My mind turns with such fondness to Megan and her start of another year of college. Today was the day Covenant College welcomed a new class of freshmen, and Megan is part of the team of upper classmen that is welcoming them and helping them with orientation. It was amazing to be able to see her two different times during our Sabbatical, and now it is such a joy to think of her there on that campus for her senior year. At the same time it is hard to believe that this is the last of twelve years that we will have a daughter there. (Emily and Jessica actually doubled up one year due to being 3 years apart in age, and we had no one there for one of those 12 years due to Jessica and Megan being 5 years apart in age -- but enough math!) The school year there will hopefully start again with the traditional message from the president about a Christian's "Big C" Calling and "little c" calling. I hope Megan blogs about it and shares that great message with others.

Whenever our daughters brought home friends, we felt like we knew so much about them before even meeting them. Megan outdid her sisters globally by bringing home girls from Germany first and then Mozambique. I remember saying to one of them that I feel like I know so much about you already, because if your families were willing to send you so far from home to go to school both you and they really love the reformed faith.
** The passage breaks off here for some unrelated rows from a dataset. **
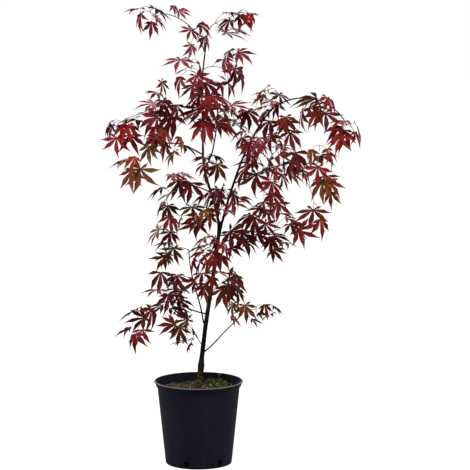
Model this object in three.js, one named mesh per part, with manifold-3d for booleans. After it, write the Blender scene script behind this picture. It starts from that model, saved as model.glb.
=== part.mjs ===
// A young red-leaved garden maple, one metre tall, in a round nursery pot.
// Units are millimetres, with +Z up and the front towards -Y.
// The origin is the centre of the pot's flat underside.

import * as THREE from 'three';
import { mergeVertices } from 'three/addons/utils/BufferGeometryUtils.js';
import Module from 'manifold-3d';

const wasm = await Module();
wasm.setup();

// ---------------------------------------------------------------- driving sizes

// clearance between pieces that touch
const GAP = 0.3;

const POT = {
  height: 181.5,
  footRadius: 71.9,
  shoulderRadius: 89.3,
  lipRadius: 96.5,
  lipHeight: 14,
  lipRound: 2.6,
  lipStep: 0.8,
  rollHeight: 4.2,
  bandRadius: 94,
  bandTaper: 2,
  bandRise: 2.5,
  footRound: 2,
  wall: 1.8,
  floor: 3,
  sectors: 34,
  notches: 6,
  notchWidth: 12,
  notchHeight: 12,
  notchDepth: 9,
  notchFoot: 5,
  firstNotch: 40,
};

const SOIL = {
  edgeLevel: 165.3,
  edgeMargin: 2,
  footLevel: 169.7,
  moundHeight: 4,
  moundX: -48,
  moundY: -12,
  moundReach: 26,
  rippleLength: 9,
  flatRadius: 15,
  sectors: 22,
  rings: 4,
};

// the trunk stands on the soil at this point and is cut flat there
const FOOT = { x: 2, y: 0, z: 170 };

const FLARE = { width: 5.5, height: 6, lobes: 3, lobeDepth: 0.35 };
const GRAFT = { width: 2.2, height: 43, spread: 12 };
const FORK = { width: 2.6, spread: 14 };

const LIMB_SIDES = 7;
const LIMB_STEPS = 10;
const LINE_SAMPLES = 400;
const RING_SPACING = 23;
const FRAME_STEPS = 200;
// the trunk's rings stand closer round its flare, its graft and its fork
const TRUNK_RINGS = {
  aboveFoot: [0, 3, 7, 13, 24, 36, 46, 56, 70],
  belowFork: [28, 14, 7, 0],
  plainFrom: 0.25,
  plainTo: 0.9,
};
// a side limb starts this far from its parent's skin
const START_GAP = 0.25;

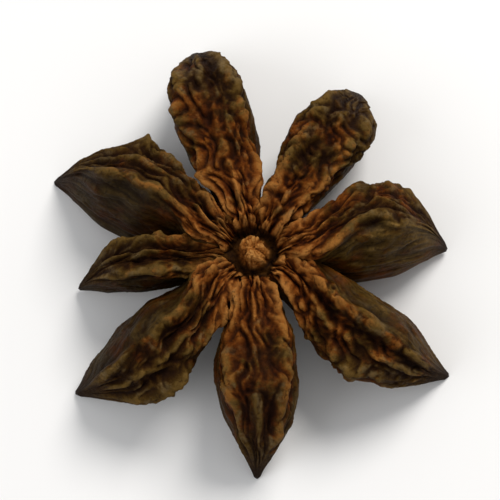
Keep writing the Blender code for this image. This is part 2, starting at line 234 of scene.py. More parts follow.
# In the order of the fields above
FOLLICLES = (
    Follicle(-90, 16.0, 5.9, 8.4, 0.0, 3, 0.5, 1.0, 2.0, 1.0),
    Follicle(-31, 16.9, 5.8, 8.2, 0.0, -30, -1.6, 1.1, 1.3, 0.95),
    Follicle(10, 14.9, 5.4, 8.4, 0.7, 27, 0.8, 1.1, 2.2, 0.92),
    Follicle(59, 16.4, 5.6, 8.4, 0.0, -6, -0.3, 1.4, 1.4, 1.0),
    Follicle(104, 17.8, 6.0, 8.7, 0.9, 4, 0.5, 1.3, 1.9, 1.0),
    Follicle(152, 16.9, 5.6, 8.4, 0.0, -27, -1.1, 1.0, 2.3, 0.92),
    Follicle(183, 13.4, 3.9, 7.2, 0.6, -8, 0.2, 0.95, 0.3, 0.0),
    Follicle(221, 16.4, 5.8, 8.3, 0.2, 30, 0.5, 1.1, 1.6, 0.95),
)


def smoothstep(low, high, value):
    """0 at low and 1 at high, with a smooth step between them."""
    share = np.clip((value - low) / (high - low), 0.0, 1.0)
    return share * share * (3.0 - 2.0 * share)


def smaller(a, b):
    """The smaller of two positive lengths, rounded where they are alike."""
    return (a**-6 + b**-6) ** (-1 / 6)


def outline(points, share):
    """A smooth curve through an outline's points, read at the given shares."""
    xs, ys = (np.array(column) for column in zip(*points))
    slopes = np.gradient(ys, xs)
    i = np.clip(np.searchsorted(xs, share) - 1, 0, len(xs) - 2)
    span = xs[i + 1] - xs[i]
    t = np.clip((share - xs[i]) / span, 0.0, 1.0)
    return (
        ys[i] * (1 + 2 * t) * (1 - t) ** 2
        + ys[i + 1] * t * t * (3 - 2 * t)
        + slopes[i] * span * t * (1 - t) ** 2
        - slopes[i + 1] * span * t * t * (1 - t)
    )


def lattice(cell_x, cell_y, seed):
    """A fixed number from -1 to 1 for each cell of a grid."""
    mixed = (cell_x * 73856093) ^ (cell_y * 19349663) ^ (seed * 83492791)
    mixed = (mixed ^ (mixed >> 13)) * 1274126177
    return ((mixed ^ (mixed >> 16)) & 0xFFFF) / 32767.5 - 1.0


def grain(x, y, seed):
    """Smooth noise from -1 to 1 that changes over about one unit of x and y."""
    x, y = np.broadcast_arrays(x, y)
    cell_x, cell_y = np.floor(x).astype(np.int64), np.floor(y).astype(np.int64)
    u, v = smoothstep(0.0, 1.0, x - cell_x), smoothstep(0.0, 1.0, y - cell_y)
    low = lattice(cell_x, cell_y, seed) * (1 - u) + lattice(cell_x + 1, cell_y, seed) * u
    high = lattice(cell_x, cell_y + 1, seed) * (1 - u) + lattice(cell_x + 1, cell_y + 1, seed) * u
    return low * (1 - v) + high * v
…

Or call it Calvinism. We are so grateful for a school rooted in the reformation and claiming as much as possible a close adherence to the five solas of the reformation. There are many colleges in this country with the word Christian in their name – even Harvard, Yale and Princeton started out as a Christian colleges! But to find one that upholds Calvinism and its emphasis on Biblical Christianity is a treasure. Dordt College is another one with roots in this reformed heritage, and that is where our son went, feeling the tug of the basketball program and of a certain Sioux Center girl named Dorinda.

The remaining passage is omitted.